### RECORDS SHOWN
<<<<

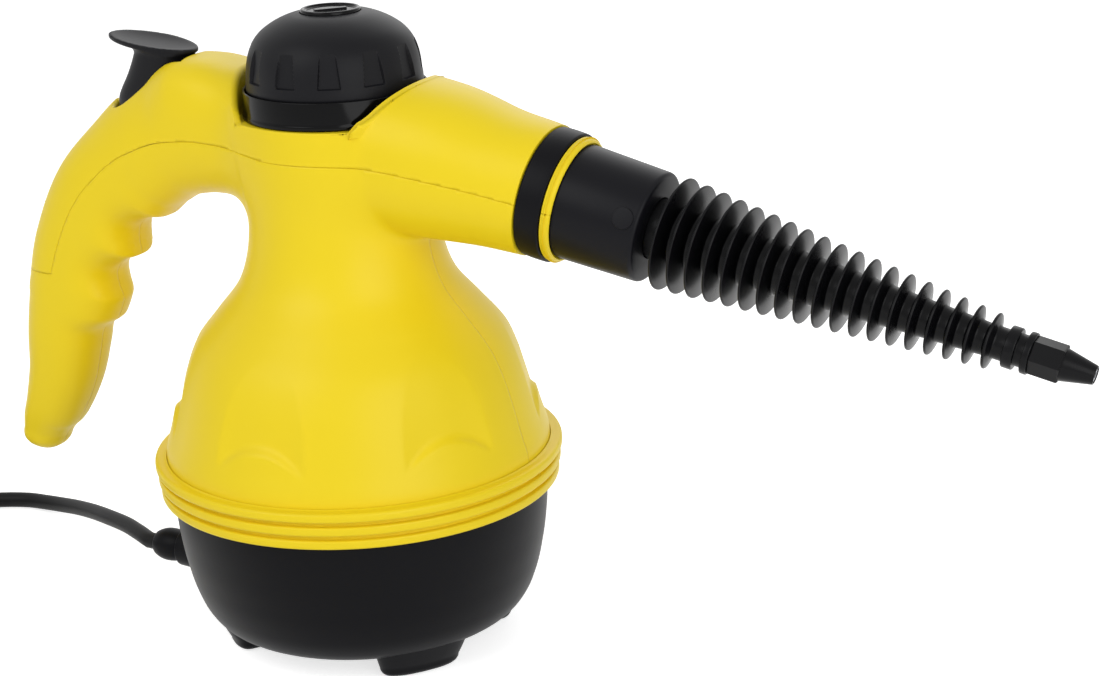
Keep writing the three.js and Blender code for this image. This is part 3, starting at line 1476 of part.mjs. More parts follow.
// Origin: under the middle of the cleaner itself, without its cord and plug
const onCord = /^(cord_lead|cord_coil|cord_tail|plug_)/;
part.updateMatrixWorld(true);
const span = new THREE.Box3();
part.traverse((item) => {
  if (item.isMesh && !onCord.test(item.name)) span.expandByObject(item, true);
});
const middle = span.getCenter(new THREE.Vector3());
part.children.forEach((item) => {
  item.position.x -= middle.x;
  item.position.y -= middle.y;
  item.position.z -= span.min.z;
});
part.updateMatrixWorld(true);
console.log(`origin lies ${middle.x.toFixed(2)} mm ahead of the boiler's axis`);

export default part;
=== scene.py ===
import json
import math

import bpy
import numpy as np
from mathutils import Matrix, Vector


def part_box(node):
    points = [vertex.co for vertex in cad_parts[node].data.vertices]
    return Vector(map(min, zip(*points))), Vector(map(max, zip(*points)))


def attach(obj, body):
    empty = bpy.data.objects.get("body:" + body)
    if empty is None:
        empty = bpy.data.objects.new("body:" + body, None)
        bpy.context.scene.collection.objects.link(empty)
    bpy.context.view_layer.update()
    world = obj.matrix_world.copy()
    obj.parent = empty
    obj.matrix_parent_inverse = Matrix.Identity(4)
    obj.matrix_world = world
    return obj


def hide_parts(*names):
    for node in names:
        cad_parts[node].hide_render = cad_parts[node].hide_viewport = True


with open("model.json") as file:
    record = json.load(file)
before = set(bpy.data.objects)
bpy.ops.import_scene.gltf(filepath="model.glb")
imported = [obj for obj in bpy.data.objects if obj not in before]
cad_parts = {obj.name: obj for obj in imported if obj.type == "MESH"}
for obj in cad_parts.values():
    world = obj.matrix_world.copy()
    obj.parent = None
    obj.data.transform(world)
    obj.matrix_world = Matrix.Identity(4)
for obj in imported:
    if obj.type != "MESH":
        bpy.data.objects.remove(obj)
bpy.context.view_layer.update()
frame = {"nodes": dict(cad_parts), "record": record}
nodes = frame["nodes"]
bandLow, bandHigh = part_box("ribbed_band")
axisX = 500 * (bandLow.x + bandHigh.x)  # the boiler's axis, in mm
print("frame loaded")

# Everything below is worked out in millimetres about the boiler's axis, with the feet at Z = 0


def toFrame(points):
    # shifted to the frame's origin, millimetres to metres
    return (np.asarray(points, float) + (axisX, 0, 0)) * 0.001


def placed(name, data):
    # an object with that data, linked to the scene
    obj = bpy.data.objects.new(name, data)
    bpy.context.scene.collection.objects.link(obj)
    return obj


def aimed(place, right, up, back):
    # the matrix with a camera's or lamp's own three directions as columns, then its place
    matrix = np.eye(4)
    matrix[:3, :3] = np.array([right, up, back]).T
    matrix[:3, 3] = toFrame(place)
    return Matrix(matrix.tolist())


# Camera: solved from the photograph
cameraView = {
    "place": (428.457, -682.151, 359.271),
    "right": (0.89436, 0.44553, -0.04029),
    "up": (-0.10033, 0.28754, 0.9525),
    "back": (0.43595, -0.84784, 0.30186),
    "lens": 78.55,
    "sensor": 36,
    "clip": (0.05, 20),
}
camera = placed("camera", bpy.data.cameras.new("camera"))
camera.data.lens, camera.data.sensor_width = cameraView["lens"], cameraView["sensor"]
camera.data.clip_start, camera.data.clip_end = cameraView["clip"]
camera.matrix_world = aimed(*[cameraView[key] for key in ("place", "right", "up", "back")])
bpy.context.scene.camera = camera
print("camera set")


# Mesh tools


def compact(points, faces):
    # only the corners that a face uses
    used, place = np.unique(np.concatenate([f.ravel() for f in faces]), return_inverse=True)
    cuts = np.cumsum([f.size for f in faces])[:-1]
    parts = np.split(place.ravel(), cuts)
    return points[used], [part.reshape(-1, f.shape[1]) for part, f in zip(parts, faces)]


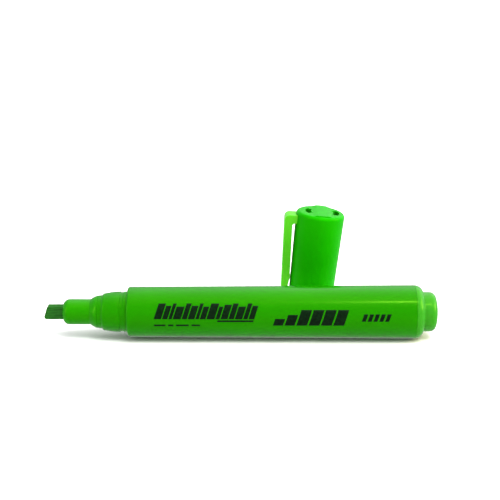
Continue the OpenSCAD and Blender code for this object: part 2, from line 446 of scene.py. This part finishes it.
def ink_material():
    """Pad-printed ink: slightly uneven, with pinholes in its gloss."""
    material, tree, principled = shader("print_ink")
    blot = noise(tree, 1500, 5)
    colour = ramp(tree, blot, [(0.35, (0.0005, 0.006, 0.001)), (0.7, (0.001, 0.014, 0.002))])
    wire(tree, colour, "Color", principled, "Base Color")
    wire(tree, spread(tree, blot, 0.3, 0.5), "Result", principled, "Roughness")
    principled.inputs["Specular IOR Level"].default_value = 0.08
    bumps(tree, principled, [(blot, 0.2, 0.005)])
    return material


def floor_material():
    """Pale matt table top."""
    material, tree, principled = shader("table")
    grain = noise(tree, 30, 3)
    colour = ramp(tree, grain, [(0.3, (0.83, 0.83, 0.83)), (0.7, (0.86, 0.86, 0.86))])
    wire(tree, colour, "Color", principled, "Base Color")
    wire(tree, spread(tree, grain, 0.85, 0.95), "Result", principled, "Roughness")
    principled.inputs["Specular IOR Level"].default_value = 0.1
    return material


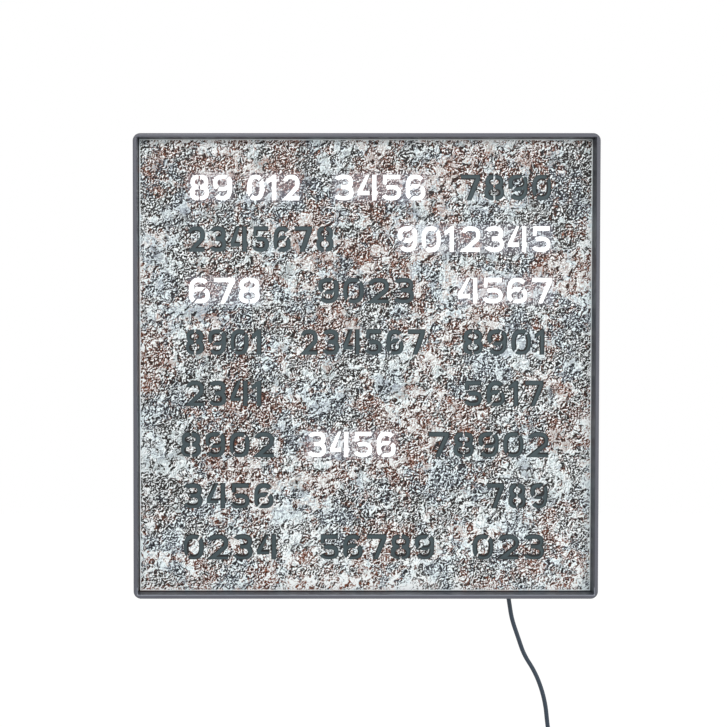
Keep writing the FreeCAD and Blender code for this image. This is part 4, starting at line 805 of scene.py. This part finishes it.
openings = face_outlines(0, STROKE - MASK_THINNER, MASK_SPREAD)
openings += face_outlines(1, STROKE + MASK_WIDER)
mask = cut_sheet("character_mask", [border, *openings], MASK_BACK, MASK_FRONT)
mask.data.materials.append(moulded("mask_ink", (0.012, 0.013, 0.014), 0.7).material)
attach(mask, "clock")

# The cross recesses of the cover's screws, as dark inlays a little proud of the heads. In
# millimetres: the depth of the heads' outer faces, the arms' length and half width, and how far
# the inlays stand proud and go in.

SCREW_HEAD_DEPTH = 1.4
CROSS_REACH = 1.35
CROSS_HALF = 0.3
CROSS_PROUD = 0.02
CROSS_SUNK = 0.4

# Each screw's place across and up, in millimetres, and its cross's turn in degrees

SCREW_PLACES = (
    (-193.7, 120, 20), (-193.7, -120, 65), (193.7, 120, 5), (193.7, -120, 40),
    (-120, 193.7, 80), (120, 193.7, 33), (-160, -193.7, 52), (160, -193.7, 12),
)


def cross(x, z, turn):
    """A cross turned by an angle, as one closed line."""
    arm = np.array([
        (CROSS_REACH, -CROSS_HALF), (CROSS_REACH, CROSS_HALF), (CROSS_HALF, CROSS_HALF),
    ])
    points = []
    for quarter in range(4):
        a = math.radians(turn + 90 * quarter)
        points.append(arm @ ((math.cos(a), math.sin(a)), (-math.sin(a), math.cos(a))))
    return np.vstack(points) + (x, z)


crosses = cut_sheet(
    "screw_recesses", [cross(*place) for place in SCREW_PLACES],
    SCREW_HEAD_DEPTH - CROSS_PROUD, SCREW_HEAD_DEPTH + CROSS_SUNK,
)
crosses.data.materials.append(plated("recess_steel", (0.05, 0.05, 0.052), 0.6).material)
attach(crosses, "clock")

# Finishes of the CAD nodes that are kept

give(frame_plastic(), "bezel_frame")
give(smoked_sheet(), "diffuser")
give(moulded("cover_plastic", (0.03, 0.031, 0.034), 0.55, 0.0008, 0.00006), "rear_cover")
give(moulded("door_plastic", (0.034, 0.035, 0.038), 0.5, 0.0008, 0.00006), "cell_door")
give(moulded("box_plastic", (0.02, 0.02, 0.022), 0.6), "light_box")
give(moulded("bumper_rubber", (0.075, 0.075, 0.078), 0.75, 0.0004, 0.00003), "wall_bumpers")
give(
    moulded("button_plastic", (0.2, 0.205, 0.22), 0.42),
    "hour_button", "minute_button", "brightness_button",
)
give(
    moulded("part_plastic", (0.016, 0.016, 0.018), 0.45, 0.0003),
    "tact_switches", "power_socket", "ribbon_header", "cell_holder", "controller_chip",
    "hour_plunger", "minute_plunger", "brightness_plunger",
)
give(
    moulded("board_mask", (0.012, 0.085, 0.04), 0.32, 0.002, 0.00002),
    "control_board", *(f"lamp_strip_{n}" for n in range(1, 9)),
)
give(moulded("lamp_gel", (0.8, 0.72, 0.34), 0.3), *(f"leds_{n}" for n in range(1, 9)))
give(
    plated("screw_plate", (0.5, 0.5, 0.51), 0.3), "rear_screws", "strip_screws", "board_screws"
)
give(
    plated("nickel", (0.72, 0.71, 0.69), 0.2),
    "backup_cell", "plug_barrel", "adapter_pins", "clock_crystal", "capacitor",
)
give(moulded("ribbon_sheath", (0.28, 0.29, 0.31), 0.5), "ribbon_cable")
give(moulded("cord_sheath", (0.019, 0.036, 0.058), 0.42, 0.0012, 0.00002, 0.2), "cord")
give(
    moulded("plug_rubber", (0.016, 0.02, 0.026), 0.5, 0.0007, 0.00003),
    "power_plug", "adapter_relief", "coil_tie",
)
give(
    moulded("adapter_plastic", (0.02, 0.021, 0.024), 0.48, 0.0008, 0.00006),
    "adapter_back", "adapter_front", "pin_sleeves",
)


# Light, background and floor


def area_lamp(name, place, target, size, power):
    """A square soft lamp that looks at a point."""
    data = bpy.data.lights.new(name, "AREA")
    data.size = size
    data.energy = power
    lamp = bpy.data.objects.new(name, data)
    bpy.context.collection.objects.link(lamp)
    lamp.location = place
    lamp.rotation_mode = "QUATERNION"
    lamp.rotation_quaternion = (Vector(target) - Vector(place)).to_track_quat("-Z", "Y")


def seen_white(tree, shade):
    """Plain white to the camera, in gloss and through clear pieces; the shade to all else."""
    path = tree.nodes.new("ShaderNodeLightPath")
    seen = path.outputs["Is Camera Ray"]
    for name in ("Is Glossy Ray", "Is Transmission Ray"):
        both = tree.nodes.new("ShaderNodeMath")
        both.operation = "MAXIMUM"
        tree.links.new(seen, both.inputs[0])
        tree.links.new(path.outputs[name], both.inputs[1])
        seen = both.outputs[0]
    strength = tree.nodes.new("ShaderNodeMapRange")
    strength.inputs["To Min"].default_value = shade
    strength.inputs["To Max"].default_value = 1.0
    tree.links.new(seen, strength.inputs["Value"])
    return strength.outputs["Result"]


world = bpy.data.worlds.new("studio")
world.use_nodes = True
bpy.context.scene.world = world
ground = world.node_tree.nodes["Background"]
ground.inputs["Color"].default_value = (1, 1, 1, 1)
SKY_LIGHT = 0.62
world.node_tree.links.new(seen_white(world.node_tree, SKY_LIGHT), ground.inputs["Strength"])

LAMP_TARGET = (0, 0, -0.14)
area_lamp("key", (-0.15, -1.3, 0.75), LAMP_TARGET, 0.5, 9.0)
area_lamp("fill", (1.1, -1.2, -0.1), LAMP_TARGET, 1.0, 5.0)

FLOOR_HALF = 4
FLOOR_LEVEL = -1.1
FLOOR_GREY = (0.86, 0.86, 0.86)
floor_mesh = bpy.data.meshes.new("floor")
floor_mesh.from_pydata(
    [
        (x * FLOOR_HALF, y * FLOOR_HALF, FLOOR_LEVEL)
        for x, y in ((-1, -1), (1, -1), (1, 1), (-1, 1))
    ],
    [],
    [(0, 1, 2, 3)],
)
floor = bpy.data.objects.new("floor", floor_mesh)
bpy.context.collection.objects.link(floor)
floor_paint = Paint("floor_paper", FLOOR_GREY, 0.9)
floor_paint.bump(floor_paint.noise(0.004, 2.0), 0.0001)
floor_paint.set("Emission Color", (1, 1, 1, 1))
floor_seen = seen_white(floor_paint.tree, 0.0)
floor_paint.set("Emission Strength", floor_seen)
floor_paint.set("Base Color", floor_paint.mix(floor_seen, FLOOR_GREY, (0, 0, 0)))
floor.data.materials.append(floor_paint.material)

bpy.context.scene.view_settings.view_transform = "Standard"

>>>>

Of the lines in the material, how many contain the word "Keep"? Reply with the number and nothing else.

### WRITTEN REPLY
2